A propos de L’esquif de Jeanne Gatard, publié aux éditions Tarabuste en 2012

C’est une voix extrêmement singulière qu’il nous est donné d’entendre et de percevoir dans L’esquif. Un bain de fraîcheur tendre et malicieuse où le lecteur est constamment bousculé par des dizaines de petites touches d’une grande vivacité. Un peu comme ces matins de lumière, si nombreux dans le recueil, fondamentalement paisibles mais habités par ces milliers de vies qui palpitent et guettent dans les herbes, l’air et l’eau.
Il s’agit du récit, sous forme de courtes proses, d’un voyage, à la fois réel (si le mot a un sens ici) et initiatique, au fil de l’eau pour un trio d’êtres absolument inclassables, héritiers directs, pour moi, des Transparents de René Char.
« Chant d’invraisemblable clarté », la musique, et les sons sont point de départ, et restent présents tout au long du livre. C’est comme si le récit dessinait dans l’air une partition de légèreté qui pense. En parallèle, le graphisme et la peinture accompagnent vraiment le voyage, tout d’abord dans les dessins au trait léger mais remarquablement énergique de l’auteur, plasticienne. Cependant c’est avant tout l’écriture elle-même qui peint des tableaux très précis en portant une attention extrême à la lumière et à la couleur. Celle-ci devient parfois entité à part entière tant son approche requiert d’attention : « Sa couleur ne peut être située, ni définie, blanche-bleue-verte avec une pointe de terre de sienne, fixée par une pointe de cendre de lavande rendant l’émail profond, couleur imprenable que la barque prendra au large. »
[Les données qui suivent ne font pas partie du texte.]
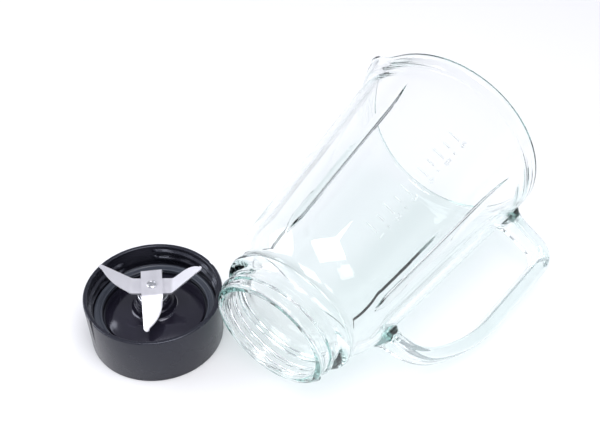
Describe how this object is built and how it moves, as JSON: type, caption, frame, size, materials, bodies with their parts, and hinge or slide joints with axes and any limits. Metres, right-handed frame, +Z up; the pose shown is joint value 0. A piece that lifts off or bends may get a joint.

Celle-ci « porte le ciel sur la mer ». Les trois (ils seront bientôt six) voyagent vers l’estuaire et le très léger, mais aussi vers une certaine connaissance d’eux-mêmes comme de la profondeur : « L’inachevé, dure affaire, le fignoler. A force de creuser, entendre le son mat. » Elle trouvera sa mission.
On perçoit une esthétique du mouvement, allant en permanence du plus grand à l’infime, et vice-versa. L’un des personnages « a peur de perdre l’émotion de l’inquiétude, tant il est partagé entre ses deux infinis, du loin royal au petit rien qui tremble ». Mais c’est plus que cela : une manière de concevoir la vie même, qui « caracole, glisse, file, racle, râle ou lève haut. L’espace garde les lieux de ceux qui brûlent. »
« Une fragilité naît, qui seule aide à pointer haut ». Et, parce que rien n’est jamais sûr ni définitif « Iota se glisse entre la question et la réponse. »
La drôlerie est omniprésente, comme une certaine fête du lexique (« Fuligule malouin, foulque macroule, petit pouillot véloce d’isquibite ») dans une langue inventive qui bouscule, et n’hésite pas à se moquer des personnages et du lecteur : « Quelle affaire cet infini d’inachevé ! ». Mais « Allez démêler tout cela, cela danse avec les mots. »
Il serait dommage, vraiment, de ne pas rester très vigilant, car cette eau-lecture si légère se révèle aussi profondément exigeante, chaque phrase pouvant receler un concentré de poésie. Et c’est assez jubilatoire. J’irai souvent me replonger dans ce bain là.